To sustain successive heavy blows there, and sometimes have your head held up for offer as if on a golf tee, can cause unimaginable damage.

This is what happened in Dockyard. The police know this, for it is they who made public that the footage circulating on social media would play a role in their investigations.

One can only conclude that the magistrate was kept out of the loop and was given only a verbal summary of events, for surely the Alexandres might have received a charge of grievous bodily harm to answer in the least.

Notwithstanding the culpability of the visitors — the rule of law should operate no differently had the original victims been Bermuda residents — the overarching issue here is of rampant domestic criminality and how socially maladjusted so many of our young people are.

Residents and visitors have been terrorised by drive-by thieves for most of the summer, which explains to some extent the lack of sympathy felt for Seaman and Hughes despite the gravely serious nature of their injuries.

This most recent incident highlights the need for a concerted police presence, ie, a station, in the areas that are most populated by tourists — Hamilton is covered, but for the West End, Dockyard is more suitable than Somerset Village and for the East End, the Town of St George should be preferred to Southside.

That is if we are intent on putting tourism first, as magistrate Tokunbo effectively did on Tuesday.

As far as recalibrating our moral compass is concerned, we still have a distance to travel.

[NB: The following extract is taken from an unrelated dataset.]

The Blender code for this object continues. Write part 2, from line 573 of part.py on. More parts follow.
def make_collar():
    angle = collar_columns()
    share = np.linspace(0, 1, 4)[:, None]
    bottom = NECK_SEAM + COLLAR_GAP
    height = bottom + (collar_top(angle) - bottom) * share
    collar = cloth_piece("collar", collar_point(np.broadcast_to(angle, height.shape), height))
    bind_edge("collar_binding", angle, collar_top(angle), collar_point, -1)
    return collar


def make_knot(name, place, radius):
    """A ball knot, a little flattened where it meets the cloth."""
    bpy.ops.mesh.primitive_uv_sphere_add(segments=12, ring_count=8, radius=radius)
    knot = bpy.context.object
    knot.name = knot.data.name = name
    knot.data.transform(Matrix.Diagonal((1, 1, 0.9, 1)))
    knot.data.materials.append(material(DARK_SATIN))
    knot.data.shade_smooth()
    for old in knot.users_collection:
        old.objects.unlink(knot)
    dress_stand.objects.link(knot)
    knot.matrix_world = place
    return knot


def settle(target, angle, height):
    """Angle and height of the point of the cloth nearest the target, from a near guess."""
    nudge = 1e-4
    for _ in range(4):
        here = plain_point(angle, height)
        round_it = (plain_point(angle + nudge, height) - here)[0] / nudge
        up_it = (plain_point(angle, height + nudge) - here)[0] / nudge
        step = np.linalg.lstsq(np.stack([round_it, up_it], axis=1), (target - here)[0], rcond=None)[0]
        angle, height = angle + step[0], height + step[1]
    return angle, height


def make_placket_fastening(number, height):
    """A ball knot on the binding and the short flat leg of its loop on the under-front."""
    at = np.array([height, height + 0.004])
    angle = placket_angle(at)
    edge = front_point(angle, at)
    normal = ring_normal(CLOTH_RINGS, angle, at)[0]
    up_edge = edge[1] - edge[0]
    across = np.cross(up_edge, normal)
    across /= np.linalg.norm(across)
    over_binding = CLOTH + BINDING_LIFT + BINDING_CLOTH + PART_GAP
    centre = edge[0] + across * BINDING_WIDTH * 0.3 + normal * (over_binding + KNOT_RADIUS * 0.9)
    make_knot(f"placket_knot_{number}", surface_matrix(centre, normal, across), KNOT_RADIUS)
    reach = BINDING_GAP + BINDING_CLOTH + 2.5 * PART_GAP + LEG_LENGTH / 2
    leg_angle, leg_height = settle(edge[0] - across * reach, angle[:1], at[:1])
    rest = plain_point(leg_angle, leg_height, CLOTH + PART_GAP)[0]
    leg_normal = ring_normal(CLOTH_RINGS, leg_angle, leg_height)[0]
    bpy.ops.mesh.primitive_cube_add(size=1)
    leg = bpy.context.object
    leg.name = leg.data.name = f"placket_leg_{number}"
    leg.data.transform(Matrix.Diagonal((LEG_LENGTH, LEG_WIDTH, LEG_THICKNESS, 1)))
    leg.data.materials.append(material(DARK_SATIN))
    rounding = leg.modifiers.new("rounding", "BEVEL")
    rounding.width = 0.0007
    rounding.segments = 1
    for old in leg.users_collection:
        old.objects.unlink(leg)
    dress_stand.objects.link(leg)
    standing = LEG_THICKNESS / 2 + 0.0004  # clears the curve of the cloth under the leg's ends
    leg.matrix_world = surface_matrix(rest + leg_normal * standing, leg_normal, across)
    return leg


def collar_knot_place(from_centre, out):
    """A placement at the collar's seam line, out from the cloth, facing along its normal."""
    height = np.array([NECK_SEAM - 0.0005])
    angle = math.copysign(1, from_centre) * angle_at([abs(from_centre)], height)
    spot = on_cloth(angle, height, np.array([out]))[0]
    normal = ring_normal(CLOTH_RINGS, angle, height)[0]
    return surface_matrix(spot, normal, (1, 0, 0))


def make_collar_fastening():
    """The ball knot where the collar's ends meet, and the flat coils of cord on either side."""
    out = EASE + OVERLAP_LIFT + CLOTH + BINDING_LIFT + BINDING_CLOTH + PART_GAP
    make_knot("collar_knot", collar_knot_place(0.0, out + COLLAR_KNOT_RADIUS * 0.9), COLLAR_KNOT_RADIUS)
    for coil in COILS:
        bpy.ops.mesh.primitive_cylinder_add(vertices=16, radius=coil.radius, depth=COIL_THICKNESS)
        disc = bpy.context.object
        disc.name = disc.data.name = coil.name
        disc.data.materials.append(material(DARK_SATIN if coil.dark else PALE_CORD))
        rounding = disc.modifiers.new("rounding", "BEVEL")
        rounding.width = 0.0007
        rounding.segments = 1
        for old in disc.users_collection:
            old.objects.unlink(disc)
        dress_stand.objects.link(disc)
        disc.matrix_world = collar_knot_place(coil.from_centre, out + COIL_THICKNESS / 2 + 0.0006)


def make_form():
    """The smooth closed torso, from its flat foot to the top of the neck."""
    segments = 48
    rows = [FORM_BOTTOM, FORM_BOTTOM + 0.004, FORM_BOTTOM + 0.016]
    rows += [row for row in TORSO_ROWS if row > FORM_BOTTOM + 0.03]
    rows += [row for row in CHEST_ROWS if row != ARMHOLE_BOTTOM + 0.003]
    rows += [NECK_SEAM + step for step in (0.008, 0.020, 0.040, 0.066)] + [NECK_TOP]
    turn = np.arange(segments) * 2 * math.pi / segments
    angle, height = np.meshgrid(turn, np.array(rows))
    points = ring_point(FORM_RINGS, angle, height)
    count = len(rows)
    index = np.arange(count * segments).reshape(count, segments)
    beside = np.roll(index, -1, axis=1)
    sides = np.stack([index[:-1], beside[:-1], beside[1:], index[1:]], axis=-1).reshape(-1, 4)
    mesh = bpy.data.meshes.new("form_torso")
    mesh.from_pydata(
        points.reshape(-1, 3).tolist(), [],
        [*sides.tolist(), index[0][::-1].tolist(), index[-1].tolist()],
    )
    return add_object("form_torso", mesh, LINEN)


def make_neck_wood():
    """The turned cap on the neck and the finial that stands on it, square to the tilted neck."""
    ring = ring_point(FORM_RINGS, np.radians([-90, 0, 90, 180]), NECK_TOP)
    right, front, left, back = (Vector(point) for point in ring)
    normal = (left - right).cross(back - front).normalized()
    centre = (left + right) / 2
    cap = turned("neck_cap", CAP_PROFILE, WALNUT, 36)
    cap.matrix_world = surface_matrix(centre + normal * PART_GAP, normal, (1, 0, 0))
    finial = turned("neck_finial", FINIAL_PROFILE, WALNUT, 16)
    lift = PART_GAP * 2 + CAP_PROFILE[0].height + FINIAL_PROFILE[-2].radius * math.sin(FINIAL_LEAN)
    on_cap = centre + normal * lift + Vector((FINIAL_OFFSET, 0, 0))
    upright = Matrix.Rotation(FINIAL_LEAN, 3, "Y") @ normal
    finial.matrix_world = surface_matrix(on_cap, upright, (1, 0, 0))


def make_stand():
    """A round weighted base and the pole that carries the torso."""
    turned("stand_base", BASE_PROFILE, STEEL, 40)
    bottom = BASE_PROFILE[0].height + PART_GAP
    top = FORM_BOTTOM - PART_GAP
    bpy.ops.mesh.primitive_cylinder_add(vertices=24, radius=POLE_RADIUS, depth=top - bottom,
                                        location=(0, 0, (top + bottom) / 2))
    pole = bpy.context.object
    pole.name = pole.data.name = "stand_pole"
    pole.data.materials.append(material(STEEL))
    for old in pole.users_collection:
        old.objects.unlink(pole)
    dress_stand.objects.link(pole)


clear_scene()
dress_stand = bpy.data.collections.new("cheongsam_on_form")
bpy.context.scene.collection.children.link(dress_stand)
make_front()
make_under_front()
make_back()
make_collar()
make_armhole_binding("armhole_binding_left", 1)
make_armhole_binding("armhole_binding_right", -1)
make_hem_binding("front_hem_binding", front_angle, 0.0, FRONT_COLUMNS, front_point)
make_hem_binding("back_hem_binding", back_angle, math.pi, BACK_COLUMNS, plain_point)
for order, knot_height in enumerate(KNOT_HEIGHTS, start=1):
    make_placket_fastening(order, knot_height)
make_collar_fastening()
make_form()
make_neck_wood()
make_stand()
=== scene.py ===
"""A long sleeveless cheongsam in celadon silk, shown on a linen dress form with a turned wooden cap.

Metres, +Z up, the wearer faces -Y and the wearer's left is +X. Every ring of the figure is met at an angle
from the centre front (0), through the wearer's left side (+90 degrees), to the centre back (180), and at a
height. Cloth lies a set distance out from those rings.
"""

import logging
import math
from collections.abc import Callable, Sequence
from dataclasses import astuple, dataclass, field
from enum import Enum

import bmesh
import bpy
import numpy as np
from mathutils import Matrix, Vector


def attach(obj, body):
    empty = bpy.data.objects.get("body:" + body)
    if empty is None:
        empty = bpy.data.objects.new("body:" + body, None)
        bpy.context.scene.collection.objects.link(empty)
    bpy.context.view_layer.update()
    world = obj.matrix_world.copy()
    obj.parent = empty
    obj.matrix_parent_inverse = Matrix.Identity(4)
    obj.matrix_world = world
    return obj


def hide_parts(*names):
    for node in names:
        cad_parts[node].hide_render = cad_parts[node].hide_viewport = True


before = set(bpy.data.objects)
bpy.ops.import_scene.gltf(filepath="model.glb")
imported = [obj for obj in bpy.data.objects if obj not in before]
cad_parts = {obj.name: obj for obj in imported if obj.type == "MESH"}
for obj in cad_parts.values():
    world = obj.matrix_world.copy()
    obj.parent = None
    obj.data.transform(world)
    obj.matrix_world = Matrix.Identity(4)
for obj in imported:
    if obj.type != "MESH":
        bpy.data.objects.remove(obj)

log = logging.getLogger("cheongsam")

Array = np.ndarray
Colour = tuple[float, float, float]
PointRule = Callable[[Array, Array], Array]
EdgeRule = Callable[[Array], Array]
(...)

There was little about the Dockyard incident that cast Bermuda in a favourable light: from the attempted theft itself, to the blasé attitude of the several bystanders as the unanswered blows rained in, to the determination of one of the concussed teenagers to finish what they had started — it had appeared nothing had been learnt — to the amateur videographer who seemed more intent on capturing the bloodlust for posterity than providing assistance if required.

So many failures, so little inspiration.